You can further your knowledge and understanding more by reading this article i’ve read.

October 3, 2017 3:11 am

Lilian, I think you’re idea of keeping at least one parent is a great plan. My only worry is if it will work with many different situations such as both parents committing a crime or the parents passing away? What would be your plan for these situations? I am looking forward to your answer and really enjoy the fact that you have brought this up.
Helpful Source:

November 2, 2016 3:39 pm

Hi Lilian, I am really interested in the topic you are asking further information about. I have been reading many articles online. I have came across many topics about immigration and how it impacts many immigrants around the United States. I agree with you that deportation should stop since it separate families that came to the United States for a better life. One of the articles I found was a article by Migration Policy Institute.

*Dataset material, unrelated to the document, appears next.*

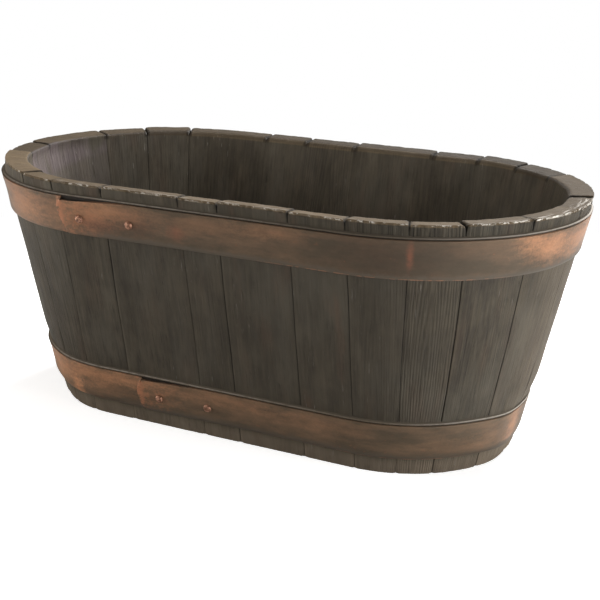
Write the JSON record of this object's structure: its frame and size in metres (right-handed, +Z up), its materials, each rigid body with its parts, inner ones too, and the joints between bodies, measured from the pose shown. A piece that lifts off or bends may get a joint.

Hopefully this articles surpasses your exceptions and helps get your point across.

Sincerely, Jose

October 31, 2016 1:09 pm

Hi there Lilian, I work with immigrants, refugees, and displaced families at my job. I teach the children of these families and peoples a basic education course, including STEM and the liberal arts in classes between 15 and 30. Personally, in the year or so I’ve been working there I have never had a case where a family or parent is deported and a child is left behind. I would say merely from the experience of my work and my coworkers, the statistic that parents who are deported leave their children behind is a highly exaggerated one. Good luck and if there is anything more I can help with let me know.

October 14, 2016 11:02 pm

Thanks for writing this, Lilian.

Immigration and deportation are important topics to me, especially as it relates to children.

When you talk about people leaving without their children, do you mean that they have left their children in their home countries, or are you talking about people who are deported from here without their children?

I do some work with people in immigrant detention (pending deportation). Many of them are separated from their children — either they are back in their home countries or they are here in the US (often legally). It is very sad.

One thing I noticed about your post is the term “illegal people.” This is a common way people refer to people who are in our country without documentation, but I believe that no person can be “illegal.” I would prefer to refer to them as “undocumented people” or as migrants or immigrants.

I’ll look forward to seeing more of your writing and will try to send some research references depending on what you’re looking for.